The problem: Your task is to copy a single run of lines that starts at the line with "into both arms" and stops at the line with "bpy.context.scene.collection.objects.link(empty)", keeping both ends. Copy nothing else.

[Records from a dataset]
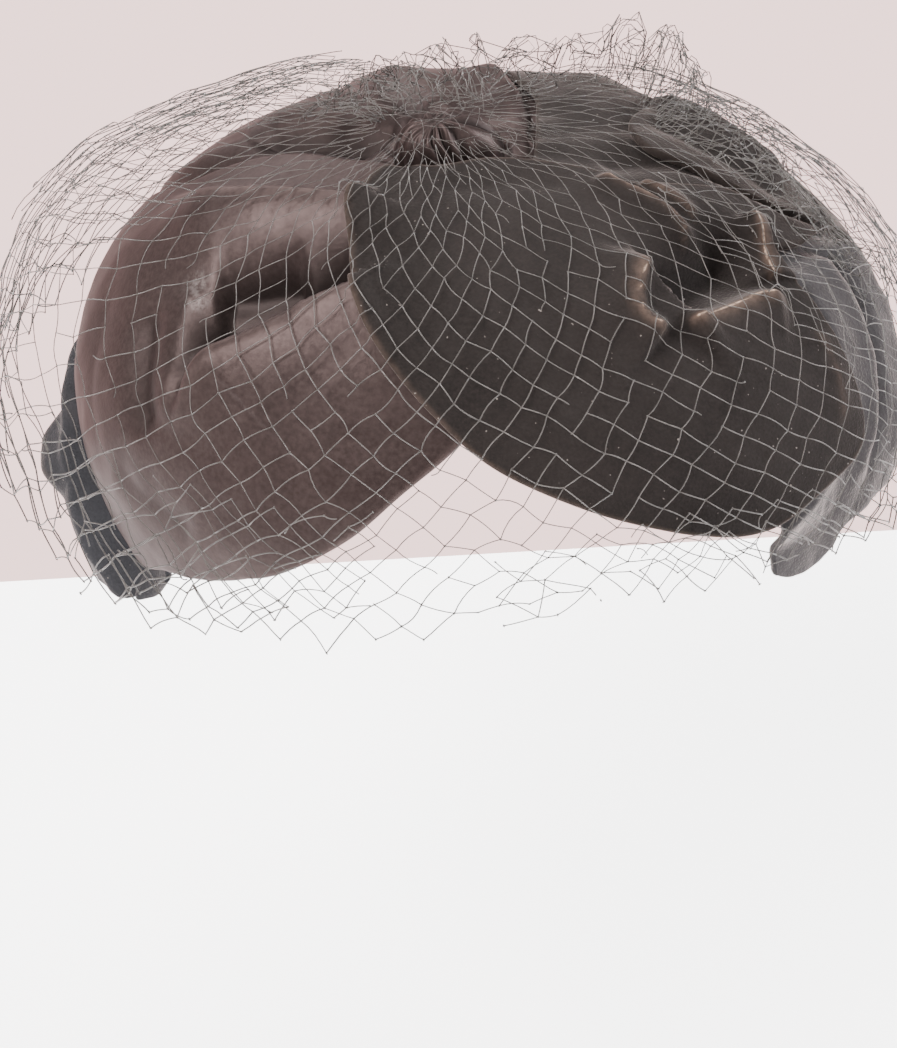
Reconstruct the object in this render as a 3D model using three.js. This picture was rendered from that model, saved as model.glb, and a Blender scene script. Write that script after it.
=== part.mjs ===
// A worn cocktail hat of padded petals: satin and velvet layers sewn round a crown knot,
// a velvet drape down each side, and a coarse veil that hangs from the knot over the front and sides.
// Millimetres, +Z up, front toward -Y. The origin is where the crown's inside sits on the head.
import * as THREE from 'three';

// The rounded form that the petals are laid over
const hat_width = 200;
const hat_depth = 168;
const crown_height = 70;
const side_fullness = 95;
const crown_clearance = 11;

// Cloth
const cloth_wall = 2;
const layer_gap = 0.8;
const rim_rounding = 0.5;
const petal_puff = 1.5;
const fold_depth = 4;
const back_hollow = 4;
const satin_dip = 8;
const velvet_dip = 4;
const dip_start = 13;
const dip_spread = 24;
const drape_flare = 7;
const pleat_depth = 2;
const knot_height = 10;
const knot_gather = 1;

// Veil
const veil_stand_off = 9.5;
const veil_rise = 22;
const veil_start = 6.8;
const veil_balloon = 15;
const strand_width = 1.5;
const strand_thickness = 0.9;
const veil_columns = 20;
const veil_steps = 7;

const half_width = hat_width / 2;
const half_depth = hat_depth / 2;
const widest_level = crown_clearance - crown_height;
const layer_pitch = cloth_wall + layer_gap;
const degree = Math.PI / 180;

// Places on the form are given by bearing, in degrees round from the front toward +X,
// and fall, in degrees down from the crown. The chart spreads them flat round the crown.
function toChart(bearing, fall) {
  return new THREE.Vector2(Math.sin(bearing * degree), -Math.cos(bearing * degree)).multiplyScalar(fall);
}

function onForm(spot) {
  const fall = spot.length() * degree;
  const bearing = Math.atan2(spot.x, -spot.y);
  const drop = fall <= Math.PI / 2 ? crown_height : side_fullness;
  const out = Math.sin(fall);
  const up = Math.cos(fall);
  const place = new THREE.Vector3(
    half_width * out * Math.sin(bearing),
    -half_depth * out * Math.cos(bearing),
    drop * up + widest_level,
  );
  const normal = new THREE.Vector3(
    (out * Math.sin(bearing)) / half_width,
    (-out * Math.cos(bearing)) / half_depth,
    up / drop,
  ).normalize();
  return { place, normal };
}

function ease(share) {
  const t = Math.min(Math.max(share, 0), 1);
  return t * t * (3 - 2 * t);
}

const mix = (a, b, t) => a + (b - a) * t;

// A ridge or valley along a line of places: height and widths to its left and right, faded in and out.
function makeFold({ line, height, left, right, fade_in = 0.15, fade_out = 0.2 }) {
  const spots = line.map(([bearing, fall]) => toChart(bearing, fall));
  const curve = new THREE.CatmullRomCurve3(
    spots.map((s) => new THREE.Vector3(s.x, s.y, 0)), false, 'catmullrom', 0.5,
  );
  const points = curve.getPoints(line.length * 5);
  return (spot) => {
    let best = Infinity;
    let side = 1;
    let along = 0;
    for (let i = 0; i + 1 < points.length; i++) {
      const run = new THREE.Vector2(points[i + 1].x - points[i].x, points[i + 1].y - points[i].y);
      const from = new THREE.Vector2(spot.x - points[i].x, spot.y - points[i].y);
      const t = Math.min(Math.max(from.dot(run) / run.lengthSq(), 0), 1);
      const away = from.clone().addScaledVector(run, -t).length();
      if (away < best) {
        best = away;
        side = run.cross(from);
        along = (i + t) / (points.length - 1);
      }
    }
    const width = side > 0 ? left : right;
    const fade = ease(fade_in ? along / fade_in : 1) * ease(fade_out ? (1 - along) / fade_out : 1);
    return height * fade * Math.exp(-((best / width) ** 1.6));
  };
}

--

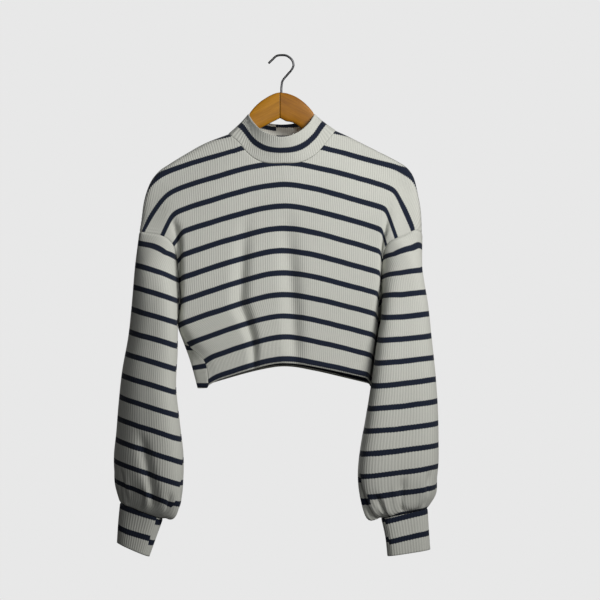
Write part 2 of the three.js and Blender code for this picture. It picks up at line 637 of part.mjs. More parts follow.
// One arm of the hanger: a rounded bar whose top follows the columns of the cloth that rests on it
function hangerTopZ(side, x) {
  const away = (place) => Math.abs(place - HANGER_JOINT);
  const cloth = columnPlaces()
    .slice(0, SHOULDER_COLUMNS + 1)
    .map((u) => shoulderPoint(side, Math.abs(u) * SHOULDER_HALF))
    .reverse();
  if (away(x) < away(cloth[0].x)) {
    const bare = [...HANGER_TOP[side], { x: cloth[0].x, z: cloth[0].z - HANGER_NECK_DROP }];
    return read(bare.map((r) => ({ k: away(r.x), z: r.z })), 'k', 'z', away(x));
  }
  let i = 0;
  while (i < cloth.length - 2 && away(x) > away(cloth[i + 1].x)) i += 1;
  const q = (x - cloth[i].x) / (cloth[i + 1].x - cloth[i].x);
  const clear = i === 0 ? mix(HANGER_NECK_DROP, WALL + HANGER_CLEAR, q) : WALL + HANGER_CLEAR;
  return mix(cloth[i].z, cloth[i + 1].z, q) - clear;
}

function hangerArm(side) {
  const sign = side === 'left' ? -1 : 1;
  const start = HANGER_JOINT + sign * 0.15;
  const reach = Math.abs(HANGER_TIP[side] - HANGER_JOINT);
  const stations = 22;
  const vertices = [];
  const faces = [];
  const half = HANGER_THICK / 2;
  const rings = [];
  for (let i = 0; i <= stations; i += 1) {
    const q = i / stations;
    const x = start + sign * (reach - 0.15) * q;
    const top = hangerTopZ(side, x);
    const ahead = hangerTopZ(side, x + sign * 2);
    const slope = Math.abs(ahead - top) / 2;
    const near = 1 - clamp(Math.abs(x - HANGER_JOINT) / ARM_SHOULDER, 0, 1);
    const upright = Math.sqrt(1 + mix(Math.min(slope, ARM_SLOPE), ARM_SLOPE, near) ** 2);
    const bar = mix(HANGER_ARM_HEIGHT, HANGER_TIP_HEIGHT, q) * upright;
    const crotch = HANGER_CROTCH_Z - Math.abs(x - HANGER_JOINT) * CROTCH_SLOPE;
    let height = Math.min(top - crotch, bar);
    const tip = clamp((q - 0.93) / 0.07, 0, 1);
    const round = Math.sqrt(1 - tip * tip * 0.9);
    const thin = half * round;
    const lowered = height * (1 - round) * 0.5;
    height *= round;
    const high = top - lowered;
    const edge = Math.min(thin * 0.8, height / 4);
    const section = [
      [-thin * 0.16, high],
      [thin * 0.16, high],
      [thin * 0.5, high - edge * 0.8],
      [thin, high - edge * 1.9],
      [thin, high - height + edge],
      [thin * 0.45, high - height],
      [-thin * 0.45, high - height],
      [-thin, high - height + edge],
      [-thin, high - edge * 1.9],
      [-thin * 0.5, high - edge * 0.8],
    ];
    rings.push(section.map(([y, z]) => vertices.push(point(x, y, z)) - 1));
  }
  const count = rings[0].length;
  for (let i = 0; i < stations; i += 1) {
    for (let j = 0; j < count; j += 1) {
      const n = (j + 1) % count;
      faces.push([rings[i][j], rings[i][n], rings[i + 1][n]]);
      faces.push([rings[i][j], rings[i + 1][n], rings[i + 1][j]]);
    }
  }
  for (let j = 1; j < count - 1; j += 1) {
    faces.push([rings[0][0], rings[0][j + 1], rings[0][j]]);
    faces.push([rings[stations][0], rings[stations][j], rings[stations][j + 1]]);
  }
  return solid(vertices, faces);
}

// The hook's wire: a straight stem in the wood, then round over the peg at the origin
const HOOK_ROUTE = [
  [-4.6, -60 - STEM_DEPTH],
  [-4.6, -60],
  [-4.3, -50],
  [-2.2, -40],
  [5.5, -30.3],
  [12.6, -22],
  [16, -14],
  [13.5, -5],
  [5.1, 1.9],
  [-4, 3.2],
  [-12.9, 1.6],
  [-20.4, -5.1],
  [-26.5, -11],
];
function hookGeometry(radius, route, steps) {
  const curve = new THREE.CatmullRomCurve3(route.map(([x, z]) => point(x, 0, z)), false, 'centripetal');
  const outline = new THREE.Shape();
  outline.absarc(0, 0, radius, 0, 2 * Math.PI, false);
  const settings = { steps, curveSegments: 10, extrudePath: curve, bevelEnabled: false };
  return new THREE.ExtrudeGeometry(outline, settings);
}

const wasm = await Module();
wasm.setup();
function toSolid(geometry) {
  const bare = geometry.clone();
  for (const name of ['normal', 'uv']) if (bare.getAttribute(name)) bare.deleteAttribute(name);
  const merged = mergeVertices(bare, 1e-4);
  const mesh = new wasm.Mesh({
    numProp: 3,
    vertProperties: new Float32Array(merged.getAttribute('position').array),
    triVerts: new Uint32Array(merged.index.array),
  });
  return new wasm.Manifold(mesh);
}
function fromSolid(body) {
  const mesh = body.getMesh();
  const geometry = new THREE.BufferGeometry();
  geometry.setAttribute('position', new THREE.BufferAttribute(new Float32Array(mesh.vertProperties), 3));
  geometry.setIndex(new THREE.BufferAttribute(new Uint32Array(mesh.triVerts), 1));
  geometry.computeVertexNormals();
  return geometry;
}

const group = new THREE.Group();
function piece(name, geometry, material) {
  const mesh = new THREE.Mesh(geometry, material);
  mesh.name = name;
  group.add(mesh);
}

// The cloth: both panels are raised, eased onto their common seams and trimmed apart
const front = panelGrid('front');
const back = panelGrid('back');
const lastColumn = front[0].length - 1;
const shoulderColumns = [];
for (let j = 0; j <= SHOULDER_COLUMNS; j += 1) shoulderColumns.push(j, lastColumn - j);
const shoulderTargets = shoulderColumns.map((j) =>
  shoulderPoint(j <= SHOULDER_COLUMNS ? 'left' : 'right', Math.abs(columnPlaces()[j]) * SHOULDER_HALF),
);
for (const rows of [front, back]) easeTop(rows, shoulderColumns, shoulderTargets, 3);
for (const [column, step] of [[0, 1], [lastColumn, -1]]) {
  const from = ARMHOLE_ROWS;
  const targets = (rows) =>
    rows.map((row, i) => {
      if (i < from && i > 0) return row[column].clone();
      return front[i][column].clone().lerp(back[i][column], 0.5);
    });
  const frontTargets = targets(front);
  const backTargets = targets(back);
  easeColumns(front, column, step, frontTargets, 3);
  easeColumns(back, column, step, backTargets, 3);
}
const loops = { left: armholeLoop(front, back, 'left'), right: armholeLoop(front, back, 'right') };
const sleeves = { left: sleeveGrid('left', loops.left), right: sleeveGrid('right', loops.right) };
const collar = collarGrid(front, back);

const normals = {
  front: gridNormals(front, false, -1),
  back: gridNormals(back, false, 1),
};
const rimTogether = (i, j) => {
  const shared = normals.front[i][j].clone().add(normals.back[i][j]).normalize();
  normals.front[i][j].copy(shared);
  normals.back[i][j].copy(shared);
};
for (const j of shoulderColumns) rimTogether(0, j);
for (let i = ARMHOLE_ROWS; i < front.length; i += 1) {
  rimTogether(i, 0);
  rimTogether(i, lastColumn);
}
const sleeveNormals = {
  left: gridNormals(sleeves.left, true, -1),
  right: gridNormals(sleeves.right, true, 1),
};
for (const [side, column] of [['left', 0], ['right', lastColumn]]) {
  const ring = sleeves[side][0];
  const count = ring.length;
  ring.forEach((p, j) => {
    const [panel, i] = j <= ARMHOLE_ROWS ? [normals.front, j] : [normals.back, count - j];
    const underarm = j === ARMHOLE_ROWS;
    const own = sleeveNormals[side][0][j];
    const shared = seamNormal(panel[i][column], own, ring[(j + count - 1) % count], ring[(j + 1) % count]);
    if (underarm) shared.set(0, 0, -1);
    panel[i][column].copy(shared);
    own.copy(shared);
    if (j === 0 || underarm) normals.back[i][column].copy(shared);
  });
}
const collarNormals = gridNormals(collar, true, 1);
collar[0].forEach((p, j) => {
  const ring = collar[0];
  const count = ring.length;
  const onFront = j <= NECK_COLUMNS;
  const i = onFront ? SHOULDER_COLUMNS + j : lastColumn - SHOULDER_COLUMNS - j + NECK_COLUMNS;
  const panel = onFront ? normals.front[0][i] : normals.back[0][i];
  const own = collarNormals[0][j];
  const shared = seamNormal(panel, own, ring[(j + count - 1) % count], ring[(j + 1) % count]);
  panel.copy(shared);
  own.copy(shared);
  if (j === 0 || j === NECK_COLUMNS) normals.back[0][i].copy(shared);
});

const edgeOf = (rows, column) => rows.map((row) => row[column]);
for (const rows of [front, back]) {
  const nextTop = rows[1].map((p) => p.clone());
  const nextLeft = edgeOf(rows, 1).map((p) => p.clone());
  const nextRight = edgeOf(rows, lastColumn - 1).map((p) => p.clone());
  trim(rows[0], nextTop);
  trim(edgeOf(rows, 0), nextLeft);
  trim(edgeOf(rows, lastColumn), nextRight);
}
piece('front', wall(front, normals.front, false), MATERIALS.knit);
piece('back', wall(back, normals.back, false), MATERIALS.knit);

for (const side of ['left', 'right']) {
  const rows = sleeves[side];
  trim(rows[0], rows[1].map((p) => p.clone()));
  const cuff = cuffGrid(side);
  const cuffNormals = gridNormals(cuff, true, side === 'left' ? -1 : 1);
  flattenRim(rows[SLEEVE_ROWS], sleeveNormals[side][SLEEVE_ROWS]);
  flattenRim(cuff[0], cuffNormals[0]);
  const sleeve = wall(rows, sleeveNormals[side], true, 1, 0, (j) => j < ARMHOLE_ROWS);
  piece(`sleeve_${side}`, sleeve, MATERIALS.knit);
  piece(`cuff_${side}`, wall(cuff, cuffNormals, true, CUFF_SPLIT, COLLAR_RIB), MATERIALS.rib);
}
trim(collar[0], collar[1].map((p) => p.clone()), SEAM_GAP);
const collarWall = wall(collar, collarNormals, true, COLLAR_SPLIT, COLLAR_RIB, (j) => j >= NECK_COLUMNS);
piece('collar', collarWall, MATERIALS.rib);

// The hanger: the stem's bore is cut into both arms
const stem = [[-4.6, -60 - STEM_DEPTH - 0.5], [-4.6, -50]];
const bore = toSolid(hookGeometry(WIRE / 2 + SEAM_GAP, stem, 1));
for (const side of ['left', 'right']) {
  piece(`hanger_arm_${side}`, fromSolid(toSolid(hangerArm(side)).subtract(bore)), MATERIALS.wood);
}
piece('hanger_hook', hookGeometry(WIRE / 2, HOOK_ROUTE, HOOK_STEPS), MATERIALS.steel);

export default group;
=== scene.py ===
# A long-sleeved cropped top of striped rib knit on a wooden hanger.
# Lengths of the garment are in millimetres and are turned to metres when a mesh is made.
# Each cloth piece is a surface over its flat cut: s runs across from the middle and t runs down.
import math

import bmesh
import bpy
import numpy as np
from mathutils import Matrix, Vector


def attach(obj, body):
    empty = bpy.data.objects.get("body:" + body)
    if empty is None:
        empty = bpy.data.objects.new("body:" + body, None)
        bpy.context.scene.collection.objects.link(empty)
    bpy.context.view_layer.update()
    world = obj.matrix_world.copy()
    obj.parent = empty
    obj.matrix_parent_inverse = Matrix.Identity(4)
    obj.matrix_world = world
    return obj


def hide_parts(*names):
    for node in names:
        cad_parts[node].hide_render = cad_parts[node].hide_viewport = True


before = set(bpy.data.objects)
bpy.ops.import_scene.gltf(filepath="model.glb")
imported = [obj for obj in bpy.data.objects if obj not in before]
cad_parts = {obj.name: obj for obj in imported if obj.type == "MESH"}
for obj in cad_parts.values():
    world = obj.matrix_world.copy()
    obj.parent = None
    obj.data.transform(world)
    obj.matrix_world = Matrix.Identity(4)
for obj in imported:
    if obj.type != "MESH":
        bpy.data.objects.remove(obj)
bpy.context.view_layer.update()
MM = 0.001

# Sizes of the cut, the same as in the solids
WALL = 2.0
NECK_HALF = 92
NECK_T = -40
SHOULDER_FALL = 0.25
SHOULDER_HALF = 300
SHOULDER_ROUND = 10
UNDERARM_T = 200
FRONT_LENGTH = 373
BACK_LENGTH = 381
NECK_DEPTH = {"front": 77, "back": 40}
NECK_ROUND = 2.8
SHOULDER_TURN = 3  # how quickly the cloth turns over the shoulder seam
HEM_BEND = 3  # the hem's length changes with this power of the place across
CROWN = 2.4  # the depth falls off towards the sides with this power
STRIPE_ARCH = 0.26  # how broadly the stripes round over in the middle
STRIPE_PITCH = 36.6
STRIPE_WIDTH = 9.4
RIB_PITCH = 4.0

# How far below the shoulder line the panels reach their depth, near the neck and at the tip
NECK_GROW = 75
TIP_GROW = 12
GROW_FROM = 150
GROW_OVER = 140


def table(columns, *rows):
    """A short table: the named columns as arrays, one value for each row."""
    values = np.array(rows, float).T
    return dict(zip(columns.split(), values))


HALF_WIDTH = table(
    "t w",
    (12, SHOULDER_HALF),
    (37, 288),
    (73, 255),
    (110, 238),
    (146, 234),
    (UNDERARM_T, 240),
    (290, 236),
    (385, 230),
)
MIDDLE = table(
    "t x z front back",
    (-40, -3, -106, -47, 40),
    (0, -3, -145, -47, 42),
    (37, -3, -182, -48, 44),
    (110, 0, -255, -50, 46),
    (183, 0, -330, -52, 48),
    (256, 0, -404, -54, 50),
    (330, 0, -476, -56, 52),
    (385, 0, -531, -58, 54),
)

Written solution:
// The hanger: the stem's bore is cut into both arms
const stem = [[-4.6, -60 - STEM_DEPTH - 0.5], [-4.6, -50]];
const bore = toSolid(hookGeometry(WIRE / 2 + SEAM_GAP, stem, 1));
for (const side of ['left', 'right']) {
  piece(`hanger_arm_${side}`, fromSolid(toSolid(hangerArm(side)).subtract(bore)), MATERIALS.wood);
}
piece('hanger_hook', hookGeometry(WIRE / 2, HOOK_ROUTE, HOOK_STEPS), MATERIALS.steel);

export default group;
=== scene.py ===
# A long-sleeved cropped top of striped rib knit on a wooden hanger.
# Lengths of the garment are in millimetres and are turned to metres when a mesh is made.
# Each cloth piece is a surface over its flat cut: s runs across from the middle and t runs down.
import math

import bmesh
import bpy
import numpy as np
from mathutils import Matrix, Vector


def attach(obj, body):
    empty = bpy.data.objects.get("body:" + body)
    if empty is None:
        empty = bpy.data.objects.new("body:" + body, None)
        bpy.context.scene.collection.objects.link(empty)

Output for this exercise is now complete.